Hard to find, but worth the hunt if you have a sudden hunger for hot dogs, pompoms and the blood and grit of small-town football in the shadow of the big city. Seagoville High is part of the Dallas school system and plays some tough big-city football schools such as Lincoln, but the spirit on Friday nights is strictly East Texas. Call the school for the fall schedule. To get to the stadium go south on 175 and exit Hall Street. Turn left under the bridge to continue on Hall Street. Take a left on Shady Lane, and the stadium is a few blocks ahead behind Central Elementary.

If you have a sudden urgent need to talk to every egghead film-buff Boho in Dallas, what you do is bring a folding chair and park in front of Premiere Video on a Friday night. In the course of a few hours, they'll all come through. In fact, there are entire multigenerational families of film-buff Bohos who gather here on Friday nights--little skaties with their beatnik grandparents. And why? Try 20,000 foreign and domestic titles, a knowledgeable staff and...the scene.
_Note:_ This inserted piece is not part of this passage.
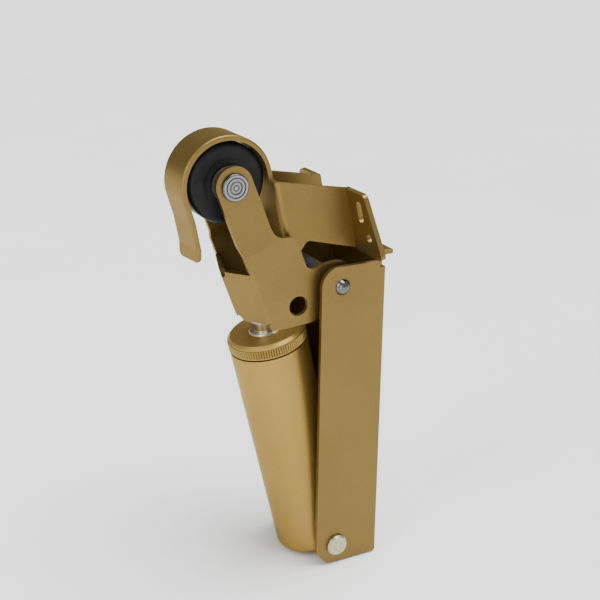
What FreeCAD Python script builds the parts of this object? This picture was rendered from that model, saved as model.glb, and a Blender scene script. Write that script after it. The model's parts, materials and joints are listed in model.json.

Some people believe they need to be seen here on Fridays whether they rent a movie or not. Monday through Saturday 10 a.m. to 10 p.m., Sunday noon to 10 p.m.

The steps outside the Angelika Film Center, not the ones that go down to the DART rail line. (Not many folks down there.) If you want confirmation that Dallas has its hip, cool side--as opposed to a place where the predominant fashion trend is the golf shirt--hang out for a while and see who comes cascading down the steps at Mockingbird Station. Last winter, the black-leather-jacket set was so thick, we thought someone was giving them away at the theater. This summer, it dawned on us that we were living in a real city when we saw a bare-chested kid make his way down the steep incline on a beat-up skateboard.